Although I thought that the overall plot of The Throne of Fire was pretty adventurous and at times, downright intense – Riordan’s always been a master at that – the writing quickly fell into a pattern that drives me nuts. It’s a very personal pet peeve. It seemed like every chapter ended in a cliffhanger, and every conversation that might lead to plot development was interrupted mid-sentence! I mean, does anyone ever get to finish a thought in this world? I realize that some of this is inevitable, because if all the secrets were revealed in the first five minutes there’d be no story, but give Sadie and Carter a freakin’ break, man! But as I said, this is just something that drives me bonkers.

The story itself is a lot of fun. The kids are once again racing around the world on a madcap quest for artifacts, and then the action moves to the spirit world, which gets really exciting. Several new Egyptian deities are introduced. The breakout star is Bes, a dwarf god who protected children and the family household. In Riordan’s book, he seems to do this through pure ugliness – glaring at enemies and whipping off his clothing.
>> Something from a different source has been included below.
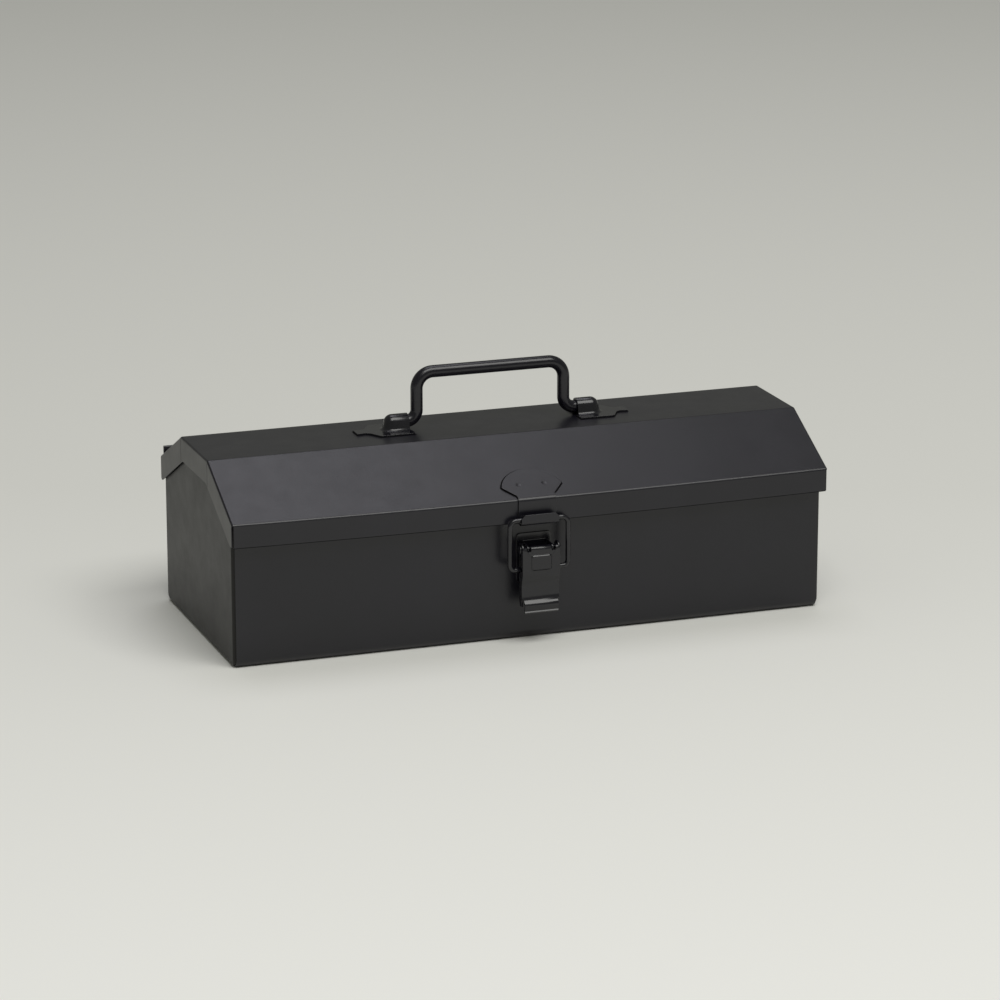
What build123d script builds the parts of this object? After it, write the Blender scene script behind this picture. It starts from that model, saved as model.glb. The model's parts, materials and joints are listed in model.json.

Odd, to say the least - but apparently Bes is quite effective. The goddess Taweret, a pregnant hippopotamus traditionally associated with childbirth, appears now as a caretaker for the forgotten gods of Egypt. She runs a nursing home for elderly gods, which I thought a fantastic twist on her role since she isn’t called on to assist the modern woman in giving birth.

There’s a lot of exploration of the role of a leader and the rise and fall of empires through Carter’s relationship with Horus. Unfortunately, this tends to take a backseat to Carter’s odd obsession with Zia, a magician he started crushing on in the first book. More than once, he drops everything - the quest for Ra, his sister Sadie, etc. - to go chasing after Zia, a girl he’s technically never met, since in The Red Pyramid the Zia he knew was a clay double.

Awkward romance also plays a role in the development of Sadie, who crushes both on Anubis, a god, and Walt, a boy cursed to die young. Granted, she’s only thirteen, which is the perfect age to start having crazy, pointless crushes. At least she isn’t moping about all lovelorn and emo like her older brother.